The median value of an American mortgage for 2005 (the most recent year data was available) was $93,000. Let's look at how foreclosures are bad for everybody. If the guy next door is facing foreclosure, making your payments on time isn't enough. It's cheaper to team up with your neighbors and pay off your neighbor's mortgage than to let his empty house lower your equity.
Some people took out subprime mortgages they couldn't afford. Do they deserve foreclosure? I don't know. What I do know is that evicting homeowners hurts society so badly -- in terms of increased homelessness, higher crime and healthcare costs, unemployment benefits paid to evicted people forced to move away from their homes, and reduced real estate values -- that it ends up costing more than the amount of money owed.
In Chicago, the Cook County sheriff has ordered his deputies to stop foreclosure-related evictions. "It's one of most gut-wrenching things we do, seeing little children put out on the street with their possessions," said Sheriff Thomas Dart. He said there has been an increasing number of renters -- who have done nothing wrong and paid their rent on time -- being thrown out of their homes as banks seize buildings from landlords who are in default. But his edict protects owners as well.
Sheriff Dart is an American hero. Now we need a President Dart for the rest of America.
It isn't going to be John McCain. McCain's proposed solution is the same tired litany of help-the-rich reductions of capital gains and dividend taxes Republicans have been pushing forever. Trust me on this, John: people getting evicted for defaulting on their mortgages don't have capital gains or dividends to tax.
There's more hope with Barack Obama. The Democratic candidate has been apparently been cribbing from my 2004 book Wake Up! You're Liberal: How We Can Take America Back From the Right, and I like it. He's promoting my then-derided ideas for a tax break for companies that hire American workers rather than ship jobs overseas, and to abolish the despicable tax on unemployment benefits imposed by Ronald Reagan.
On foreclosures, however, Obama is weak. He wants a 90-day moratorium on evictions. A nice start, but what happens after that? It's not like the economy is going to recover any time soon.

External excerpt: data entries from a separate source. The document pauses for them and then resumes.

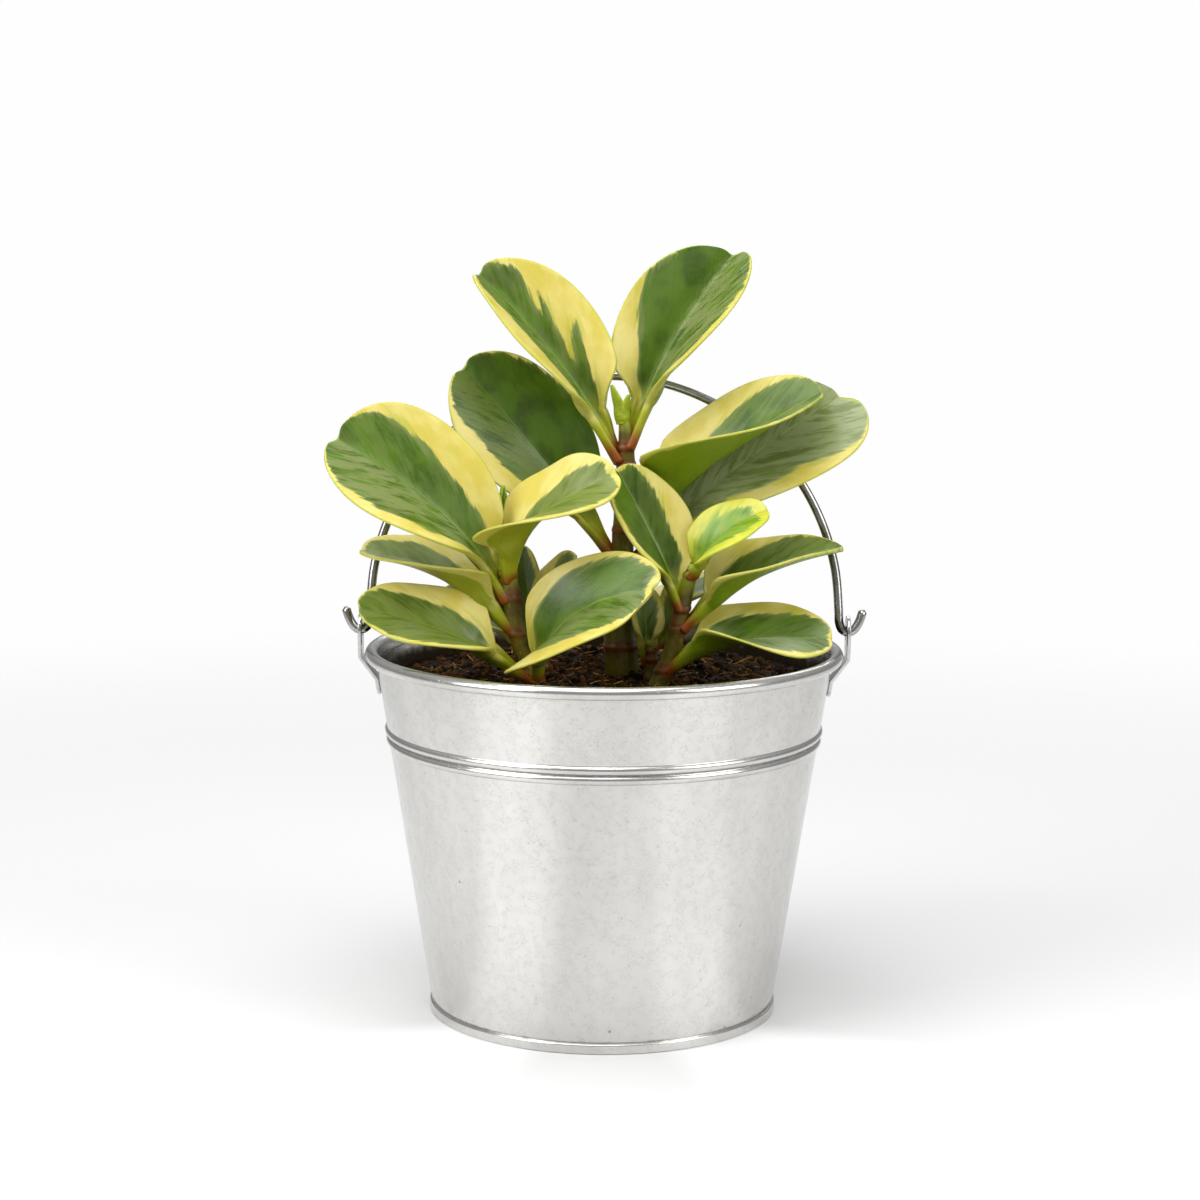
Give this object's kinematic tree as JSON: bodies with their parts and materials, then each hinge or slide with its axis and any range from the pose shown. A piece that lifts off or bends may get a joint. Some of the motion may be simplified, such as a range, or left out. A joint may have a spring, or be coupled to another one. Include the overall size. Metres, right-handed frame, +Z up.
{
  "type": "potted variegated baby rubber plant",
  "caption": "Bushy houseplant with thick cream-edged oval leaves, growing in soil in a small galvanised bucket with a swinging wire bail.",
  "frame": {"origin": "centre of the ring that the bucket stands on, on the ground plane", "axes": "+Z up along the bucket's axis, +X to the right ear and along the bail's hinge line, -Y to the front"},
  "size_m": [0.168, 0.15, 0.241],
  "materials": {
    "zinc_sheet": "dull galvanised zinc, finely mottled",
    "ear_steel": "galvanised steel strip, darker and rougher than the wall",
    "bail_wire": "smooth dark galvanised wire",
    "potting_soil": "loose moist peat with bark and fibres",
    "stem": "smooth satin olive stem, red-brown at the joints",
    "leaf": "thick waxy blade, green with cream-yellow margin"
  },
  "bodies": {
    "pot": {"bucket_wall": "zinc_sheet", "bucket_base": "zinc_sheet", "ear_right": "ear_steel", "ear_left": "ear_steel", "soil": "potting_soil", "stem_centre": "stem", "stem_left": "stem", "stem_right": "stem", "shoot_left": "stem", "shoot_right": "stem", "leaf_centre_1": "leaf", "leaf_centre_2": "leaf", "leaf_centre_3": "leaf", "leaf_centre_4": "leaf", "leaf_centre_5": "leaf", "leaf_left_1": "leaf", "leaf_left_2": "leaf", "leaf_left_3": "leaf", "leaf_left_4": "leaf", "leaf_left_5": "leaf", "leaf_right_1": "leaf", "leaf_right_2": "leaf", "leaf_right_3": "leaf", "leaf_right_4": "leaf", "leaf_shoot_left_1": "leaf", "leaf_shoot_left_2": "leaf", "leaf_shoot_left_3": "leaf", "leaf_shoot_right_1": "leaf", "leaf_shoot_right_2": "leaf", "leaf_back_1": "leaf", "leaf_back_2": "leaf", "leaf_back_3": "leaf", "leaf_back_4": "leaf"},
    "bail": {"bail": "bail_wire"}
  },
  "joints": [
    {"name": "bail_swing", "type": "hinge", "parent": "pot", "child": "bail", "pos_m": [0, 0, 0.1207], "axis": [-1, 0, 0], "range_deg": [0, 86]}
  ]
}
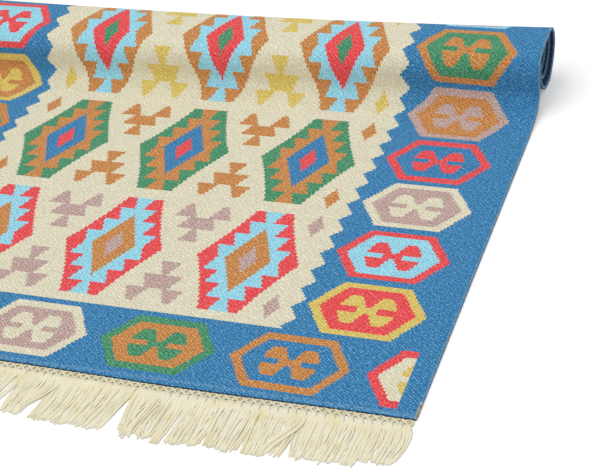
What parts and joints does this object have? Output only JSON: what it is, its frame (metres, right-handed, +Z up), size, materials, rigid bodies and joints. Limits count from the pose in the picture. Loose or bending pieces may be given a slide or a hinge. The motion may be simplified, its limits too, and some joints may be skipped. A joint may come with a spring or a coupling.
{
  "type": "printed rug",
  "caption": "Flat-woven rug with a printed medallion pattern, lying open at its fringed end and rolled under at the other end.",
  "frame": {"origin": "on the floor, under the middle of the rug's bounding box", "axes": "+X across the rug along the roll, +Y from the fringe towards the roll, +Z up"},
  "size_m": [1.2, 1.1194, 0.115],
  "materials": {
    "woven_cloth": "matte printed flat weave with a diagonal rib; blue border, cream field",
    "fringe_yarn": "matte twisted cotton yarn, cream"
  },
  "bodies": {
    "root": {"rug_cloth": "woven_cloth", "fringe": "fringe_yarn"}
  },
  "joints": []
}
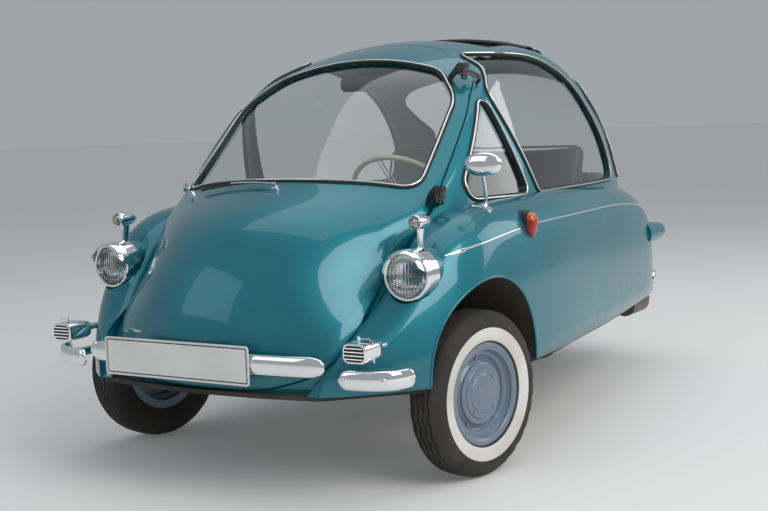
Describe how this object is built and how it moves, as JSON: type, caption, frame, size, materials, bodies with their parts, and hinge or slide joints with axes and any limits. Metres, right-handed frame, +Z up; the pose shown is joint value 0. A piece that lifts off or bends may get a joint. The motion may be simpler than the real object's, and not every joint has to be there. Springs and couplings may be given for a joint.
{
  "type": "bubble car",
  "caption": "Small rounded three-wheeled car: the whole nose is a side-hinged door with the windscreen, front wheels steer together, one rear wheel, open folded roof.",
  "frame": {"origin": "on the ground, midway along and across the car", "axes": "+Z up, -Y towards the nose, +X towards the car's left side"},
  "size_m": [1.4006, 2.55, 1.3203],
  "materials": {
    "teal_paint": "gloss, fine metallic flake",
    "under_paint": "dull dark underbody paint",
    "glass": "clear",
    "tyre": "worn rubber with a white band",
    "wheel_paint": "grey-blue paint, slightly worn",
    "chrome": "polished",
    "black_fabric": "weather cloth",
    "seat_cloth": "dark vinyl",
    "board": "dark trim board",
    "cast_metal": "oily casting",
    "bare_steel": "satin",
    "ivory": "gloss",
    "lens_clear": "fluted",
    "lens_red": "ribbed",
    "lens_amber": "ribbed",
    "plate_white": "blank white with a dark edge"
  },
  "bodies": {
    "body": {"body_shell": "teal_paint", "side_windows": "glass", "vent_windows": "glass", "rear_window": "glass", "floor_pan": "under_paint", "bulkhead": "board", "parcel_shelf": "board", "folded_roof": "black_fabric", "front_axle": "bare_steel", "rear_swing_arm": "bare_steel", "engine_block": "cast_metal", "exhaust": "bare_steel", "steering_column": "board", "pedals": "bare_steel", "hand_levers": "bare_steel", "seat_base": "board", "seat_cushion": "seat_cloth", "seat_back": "seat_cloth", "hinge_brackets": "chrome", "side_bumpers": "chrome", "rear_bumpers": "chrome", "horns": "chrome", "headlamp_bezels": "teal_paint", "headlamp_lenses": "lens_clear", "parking_lamps": "chrome", "side_indicators": "lens_amber", "tail_lamps": "lens_red", "outside_mirror": "chrome", "rear_plate": "plate_white"},
    "door": {"front_door": "teal_paint", "windscreen": "glass", "hinge_arms": "chrome", "front_bumper": "chrome", "front_plate": "plate_white", "wiper": "chrome", "door_handle": "chrome", "inside_mirror": "board"},
    "steering_wheel": {"steering_wheel": "ivory"},
    "knuckle_left": {"knuckle_left": "cast_metal"},
    "knuckle_right": {"knuckle_right": "cast_metal"},
    "wheel_front_left": {"tyre_front_left": "tyre", "rim_front_left": "wheel_paint"},
    "wheel_front_right": {"tyre_front_right": "tyre", "rim_front_right": "wheel_paint"},
    "wheel_rear": {"tyre_rear": "tyre", "rim_rear": "wheel_paint"}
  },
  "joints": [
    {"name": "door_hinge", "type": "hinge", "parent": "body", "child": "door", "pos_m": [0.512, -0.735, 0.806], "axis": [-0.1954, 0.6838, 0.703], "range_deg": [0, 70]},
    {"name": "steer_left", "type": "hinge", "parent": "body", "child": "knuckle_left", "pos_m": [0.548, -0.745, 0.24], "axis": [0, 0, 1], "range_deg": [-19.5, 40.5]},
    {"name": "steer_right", "type": "hinge", "parent": "body", "child": "knuckle_right", "pos_m": [-0.548, -0.745, 0.24], "axis": [0, 0, 1], "range_deg": [-19.5, 40.5]},
    {"name": "steering_wheel", "type": "hinge", "parent": "body", "child": "steering_wheel", "pos_m": [0.2, -0.4, 0.765], "axis": [0, 0.766, 0.6428], "range_deg": [-156, 324]},
    {"name": "spin_front_left", "type": "hinge", "parent": "knuckle_left", "child": "wheel_front_left", "pos_m": [0.60896, -0.7563, 0.24], "axis": [0.9833, -0.1822, 0], "continuous": true},
    {"name": "spin_front_right", "type": "hinge", "parent": "knuckle_right", "child": "wheel_front_right", "pos_m": [-0.60896, -0.7337, 0.24], "axis": [0.9833, -0.1822, 0], "continuous": true},
    {"name": "spin_rear", "type": "hinge", "parent": "body", "child": "wheel_rear", "pos_m": [0, 1.015, 0.24], "axis": [1, 0, 0], "continuous": true}
  ],
  "couplings": [
    {"joint": "steer_right", "follows": "steer_left", "ratio": 1},
    {"joint": "steering_wheel", "follows": "steer_left", "ratio": 8}
  ]
}
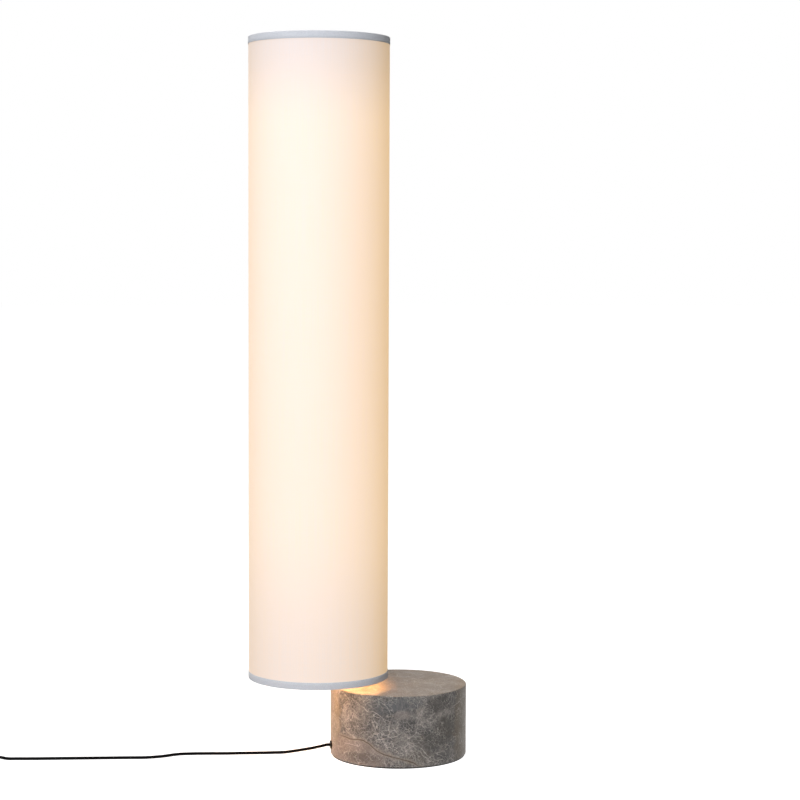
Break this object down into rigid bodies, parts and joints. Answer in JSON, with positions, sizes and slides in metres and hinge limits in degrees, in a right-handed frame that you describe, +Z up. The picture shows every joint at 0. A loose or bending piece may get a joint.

The right answer, the long-term solution, is to replicate the Wall Street bailout for individuals. It took a few weeks to get it right, but securities markets seem to like the coordinated effort by the European nations and the U.S. to pump cash into troubled banks in exchange for equity stakes -- in effect, partial nationalization.
And they said socialism was dead.
The federal government should offer people (homeowners -- not flippers, speculators, or owners of second vacation houses) the same deal as the banks.
Let's say you fall behind on your mortgage payments. A new government homeowner bailout agency -- can we call it Teddie Mac? -- offers you a choice. Option one: deal with the tender mercies of your lender's Mumbai-based customer service reps. Option two: Teddie Mac pays your mortgage. Your lender gets paid. You stay in your home. The same offer applies to property taxes -- we don't want any House of Sand and Fog-type evictions either.
What does Teddie Mac get? Equity in your home equal to the value of the payments you miss. If and when you sell your property, you settle up with Teddie at the closing. If the economy recovers and real estate prices resume their long-term climb, Teddie and the taxpayers make a profit. If prices stagnate or fall, it's still worth it because society saves all those foreclosure-related expenses we talked about earlier.
As of 2005 there were about 50 million home mortgages worth roughly $4.6 trillion. According to the experts, only about $1.4 trillion of that is at risk of foreclosure -- and that's the total, not the amount it would cost to stop evictions. If the feds were to take over payments in exchange for equity stakes in people's homes -- the same "partial nationalization" approach being applied to the big banks, remember -- the net downside risk would be significantly less, probably a couple hundred of billion or so.
In the worst-case scenario, bailing out homeowners would cost less -- a lot less -- than the cost of the war against Iraq. It's less -- a lot less -- than the $700 billion-plus Wall Street bailout. It's a hell of a lot less than the $5 trillion George W. Bush has added to the federal deficit.
Otherwise, prepare yourself for more grisly tales of desperate homeowners with easy access to handguns.
During the 1980s, Ted Rall was a trader for Bear Stearns and a loan officer for the Industrial Bank of Japan. During the early 1990s, he was a financial analyst for a banking consulting company in San Francisco. Now he draws cartoons and writes columns for Universal Press Syndicate.